Why the Church Needs Bloggers

May 2 meeting brings blogosphere's writers together at the Vatican.

(photo: Shutterstock)

VATICAN CITY (CNS) — The Catholic Church needs active members who blog, but Catholic bloggers also need the Church, especially to remind them of the virtue of charity needed in their writing, said participants at a Vatican meeting.

The meeting May 2 was sponsored by the Pontifical Councils for Culture and for Social Communications.

The councils accepted requests to attend, then drew the names of the 150 participants once the requests were divided according to geography, language and whether the blog was personal or institutional.

Richard Rouse, an official at the culture council, said news of the Vatican meeting already has encouraged other Church officials to begin a dialogue with local bloggers.

The Vatican meeting, he said, was not designed as a how-to seminar, and it was not aimed at developing a code of conduct, but rather to acknowledge the role of blogs in modern communications and to start a dialogue between the bloggers and the Vatican.

Father Roderick Vonhogen, a Dutch priest and author of Katholiek Leven (Catholic Life), told the meeting that blogging “allows me to be a shepherd for people who need one, not those who already have one” because they are active in a parish.

“If you write a blog post and no one comments, you feel miserable ... alone and isolated,” he said. The comments let the writer and readers experience being part of a community.

But it’s only when you have established interest and friendship that you can bring someone to faith, Father Vonhogen said.

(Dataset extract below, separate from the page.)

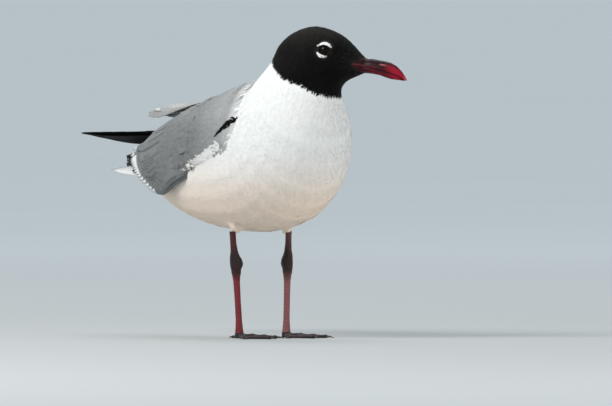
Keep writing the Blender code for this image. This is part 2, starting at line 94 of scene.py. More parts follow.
# %% [markdown]
# ## Camera
#
# A long lens far away keeps the bird's proportions true, as a bird watcher's lens does. The lens
# is worked out from the width that the picture takes in at the bird.

# %% Camera
AZIMUTH = math.radians(-34.0)
ELEVATION = math.radians(1.0)
DISTANCE = 14.0                     # m
SENSOR = 36.0                       # mm, the width of the camera's sensor
VIEW_WIDTH = 443.7 * MM             # m across the picture at the bird
AIM = BODY + Vector((25.9, -17.4, 97.9)) * MM


def in_scene(name, data):
    """A new object in the scene."""
    obj = bpy.data.objects.new(name, data)
    bpy.context.scene.collection.objects.link(obj)
    return obj


back = Vector((math.sin(AZIMUTH) * math.cos(ELEVATION),
               -math.cos(AZIMUTH) * math.cos(ELEVATION), math.sin(ELEVATION)))
lens = bpy.data.cameras.new("bird_lens")
lens.sensor_width = SENSOR
lens.lens = SENSOR * DISTANCE / VIEW_WIDTH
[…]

Elizabeth Scalia, who writes The Anchoress, said that while the mainstream media tend to view blogs as “little more than a means of self-promotion,” the Catholic blogs generally are real sources of “Catholic clarity.”

But bloggers can’t claim to be purveyors of clarity unless they do so with charity, she said.

“Charity is one of the biggest challenges we face,” she said, because “freedom is both a gift and a source of temptation for our egos.”

Scalia said that the Catholic blogosphere is host to too much “us and them” based on views of the Church.

As Catholics, she said, “we have no business fostering enemies.”

“The Church needs us,” Scalia said. “It needs us for evangelization. It needs us to disseminate information and often to correct information.”

“The Church needs us to be where the sheep are grazing,” but at the same time, bloggers need the Church and its pastors to remind them that God’s mercy reaches out to all people and that Jesus wants his followers to be united, she said.

Archbishop Claudio Celli, president of Pontifical Council for Social Communications, welcomed the bloggers to the Vatican and told them the Vatican wanted to begin “a dialogue between faith and the emerging culture” that is the blogosphere.

Rocco Palmo, author of Whispers in the Loggia, told the gathering that the 150 invitees represented “many of the finest professional communicators” working for the Catholic Church, although it is rare that any of them is paid for blogging.

The meeting, he said, is recognition of “our contribution to the life of the Church.”

One of the discussion topics at the meeting was the fact that blogging already is changing because, in many countries, Twitter’s 140-character messages are becoming a more popular form of communication.

Another theme involved the use on blogs of copyrighted stories and photographs taken from news sites.

Mattia Marasco, author of WikiCulture, told the group that while it was right to acknowledge the source of material, copyrights are “an old model for a new media.”

Father Vonhogen said professional journalists will have to get used to their material being taken, knowing that it amounts to free publicity and that if they are good journalists they will survive.

“If they steal some of your content, as long as you put out quality, you will make it,” he said.

Jesuit Father Federico Lombardi, Vatican spokesman, told the bloggers that while Pope Benedict XVI “is a person who does not Tweet or have a personal blog, he is very attentive and knows well what is happening in the world” and supports Catholic media efforts, as seen by his Good Friday television interview and by his book-length interview with the German writer Peter Seewald.

Father Lombardi said he had to thank bloggers for the times they acted to explain and spread Church teaching and the thought of Pope Benedict.

But he also said that the whole question of bloggers’ self-centeredness and “ego” is “one of the problems which is worth reflecting on,” because while it is a danger for all communicators, a communicator who calls him- or herself Catholic must focus first on serving others.

Thomas Peters, who writes American Papist, earned a strong round of applause when he asked Father Lombardi to include bloggers on the list of communicators who get advanced copies of Vatican documents; he said large secular media outlets get early copies and often use the time to prepare stories that are not correct.

Father Lombardi said the Vatican Press Office releases information and documents to all accredited journalists at the same time, not making a distinction between major newspapers and Catholic outlets. One effort that may help, he said, is his work to improve collaboration with the communications offices of bishops’ conferences and dioceses to ensure news gets out quickly and accurately.

“Bloggers are important” for forming and informing Church members, Father Lombardi said, but anyone who influences what Catholics think must recognize the responsibility that brings with it.